Nigeria Earns N13.5 billion From Cashew Nuts

Nigeria Earns N13.5 billion From Cashew Nuts

 

Nigeria’s effort to diversify the economy appears to be yielding results with increased revenue from cashew nuts and other agriculture products’ export.

The Minister of Agriculture and Rural Development, Audu Ogbeh, during a presentation on Thursday at the National Economic Council meeting said that the country’s agriculture exports in the second quarter of the year were largely driven by the export of cashew nuts which he said was worth N13.5 billion.

Mr. Ogbeh was briefing the NEC on Nigeria’s “Strategic Export Initiatives” which is a framework and action plan to grow and diversify the export of agro-products.

The NEC meeting which is chaired by the country’s Vice President Yemi Osinbajo, has all the state governors, including the Minister of the Federal Capital Territory, and the Central Bank of Nigeria, CBN, as members.

Nigeria has been under pressure to diversify its economy because of the crash in oil price. Also, the world is increasingly turning away from oil.

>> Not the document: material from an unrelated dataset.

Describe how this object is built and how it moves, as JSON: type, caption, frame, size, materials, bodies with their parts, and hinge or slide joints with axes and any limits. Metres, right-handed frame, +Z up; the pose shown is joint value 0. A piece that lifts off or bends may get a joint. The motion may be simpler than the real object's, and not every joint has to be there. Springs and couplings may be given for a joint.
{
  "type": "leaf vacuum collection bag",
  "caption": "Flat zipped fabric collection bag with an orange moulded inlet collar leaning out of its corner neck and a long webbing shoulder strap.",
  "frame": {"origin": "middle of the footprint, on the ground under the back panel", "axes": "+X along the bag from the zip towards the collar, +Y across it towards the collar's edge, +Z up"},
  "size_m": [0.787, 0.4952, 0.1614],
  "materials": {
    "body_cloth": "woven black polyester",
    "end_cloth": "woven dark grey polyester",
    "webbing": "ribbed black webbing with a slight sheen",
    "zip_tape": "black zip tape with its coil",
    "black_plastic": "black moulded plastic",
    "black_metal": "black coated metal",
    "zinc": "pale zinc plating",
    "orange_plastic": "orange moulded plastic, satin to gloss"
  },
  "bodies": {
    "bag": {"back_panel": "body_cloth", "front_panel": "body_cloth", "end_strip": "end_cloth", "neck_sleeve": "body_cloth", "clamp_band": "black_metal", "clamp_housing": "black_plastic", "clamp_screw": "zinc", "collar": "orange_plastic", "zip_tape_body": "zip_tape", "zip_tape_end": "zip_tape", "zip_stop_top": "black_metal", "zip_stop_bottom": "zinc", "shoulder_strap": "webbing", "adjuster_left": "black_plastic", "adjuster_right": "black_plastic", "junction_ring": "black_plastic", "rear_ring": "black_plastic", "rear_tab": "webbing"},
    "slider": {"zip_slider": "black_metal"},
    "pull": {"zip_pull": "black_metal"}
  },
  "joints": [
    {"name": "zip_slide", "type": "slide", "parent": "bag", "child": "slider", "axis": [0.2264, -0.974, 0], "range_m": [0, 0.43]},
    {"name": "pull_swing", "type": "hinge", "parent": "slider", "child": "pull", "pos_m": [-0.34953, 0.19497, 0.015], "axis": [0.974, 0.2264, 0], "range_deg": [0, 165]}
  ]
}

The N13.5 billion earnings from cashew nuts, according to the minister, represents 45.4 per cent of the total agriculture exports and 1.37 per cent of the country’s total exports for the quarter.

Cashew nuts export to Vietnam was N12.16 billion, the biggest so far, while India and Kazakhstan were N1.4 billion and N6.34 million respectively.

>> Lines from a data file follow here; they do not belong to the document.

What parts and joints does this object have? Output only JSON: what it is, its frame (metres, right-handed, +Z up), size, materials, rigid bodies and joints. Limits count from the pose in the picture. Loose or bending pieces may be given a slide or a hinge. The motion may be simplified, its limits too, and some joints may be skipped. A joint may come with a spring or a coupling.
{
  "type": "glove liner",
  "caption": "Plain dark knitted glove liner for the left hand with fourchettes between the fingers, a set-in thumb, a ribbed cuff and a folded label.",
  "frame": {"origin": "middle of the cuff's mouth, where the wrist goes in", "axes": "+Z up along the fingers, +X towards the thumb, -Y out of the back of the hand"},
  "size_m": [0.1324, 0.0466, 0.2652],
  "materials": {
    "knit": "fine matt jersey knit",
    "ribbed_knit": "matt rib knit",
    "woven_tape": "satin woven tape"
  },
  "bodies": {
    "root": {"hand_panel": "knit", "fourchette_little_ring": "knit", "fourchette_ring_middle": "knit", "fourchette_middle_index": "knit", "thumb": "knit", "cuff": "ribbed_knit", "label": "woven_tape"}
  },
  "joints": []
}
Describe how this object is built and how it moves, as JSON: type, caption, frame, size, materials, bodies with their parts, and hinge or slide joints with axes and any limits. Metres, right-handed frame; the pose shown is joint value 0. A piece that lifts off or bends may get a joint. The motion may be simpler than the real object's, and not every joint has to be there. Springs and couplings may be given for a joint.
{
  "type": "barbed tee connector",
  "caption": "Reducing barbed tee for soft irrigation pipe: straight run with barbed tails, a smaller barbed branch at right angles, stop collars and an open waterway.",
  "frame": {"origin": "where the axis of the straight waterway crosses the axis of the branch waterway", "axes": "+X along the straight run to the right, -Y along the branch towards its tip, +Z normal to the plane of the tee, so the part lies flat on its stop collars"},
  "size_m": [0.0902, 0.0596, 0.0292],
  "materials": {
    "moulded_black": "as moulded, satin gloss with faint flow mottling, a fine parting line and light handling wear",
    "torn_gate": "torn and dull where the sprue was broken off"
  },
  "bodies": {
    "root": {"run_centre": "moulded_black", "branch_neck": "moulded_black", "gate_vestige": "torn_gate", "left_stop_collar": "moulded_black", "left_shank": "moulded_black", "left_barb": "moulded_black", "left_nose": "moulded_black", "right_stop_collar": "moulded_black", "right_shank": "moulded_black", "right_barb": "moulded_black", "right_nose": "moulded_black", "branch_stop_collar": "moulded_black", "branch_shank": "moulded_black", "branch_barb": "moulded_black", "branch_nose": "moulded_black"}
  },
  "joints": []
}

Mr. Ogbeh informed the council that sesame seed exports in the second quarter was N7.0 billion, representing 23 per cent of the total agriculture exports.

 

Frozen shrimps and prawns’ export was N1.6 billion, representing 9.6 per cent of the total agriculture exports.

The major export destinations were Netherlands, N1.5 billion; Belgium, N0.67 billion; United States, N0.22 billion; France, N0.17 billion; and Spain, N87 million.

Spain was a major export destination for Nigeria’s soya-bean flour and meals, for the second quarter of the year; the export to Spain alone was worth N2.1 billion, the Minister, Mr. Ogbeh, said.

N116.6 million worth of soya-bean flour and meal was exported to Ghana in West Africa, while Senegal, Mauritania, and Germany were N72.9 million, N18.1 million and N2.0 million respectively.

Other agricultural exports within the second quarter are as follows: ginger, N663.7 million; flowers, N568.5 million; peanut kernels and other groundnuts, N481.3 million; and milk and cream powder, N282.4million.

Mr. Ogbeh said the total value of the trade in agricultural goods in the second quarter of the year was N261.92 billion which is 4.60 per cent of the total trade in the quarter.

He told the council that agricultural exports had increased by 82 per cent in the first quarter of 2017, while export earnings from agricultural goods stood at N30 billion for the same period.

The discussions at the NEC meeting focused mainly on how the country could significantly improve and drive its non-oil export.

The Nigerian Export Promotion Council made a presentation to the NEC on its “Zero Oil Plan” – an ambitious plan to steer the nation’s economy completely away from oil.

“The ‘Zero oil Plan’ aims at earning at least $30 billion from non-oil sources in the near to medium term as against the current earnings of about $5 billion,” the federal government said in the report of what transpired at the NEC meeting.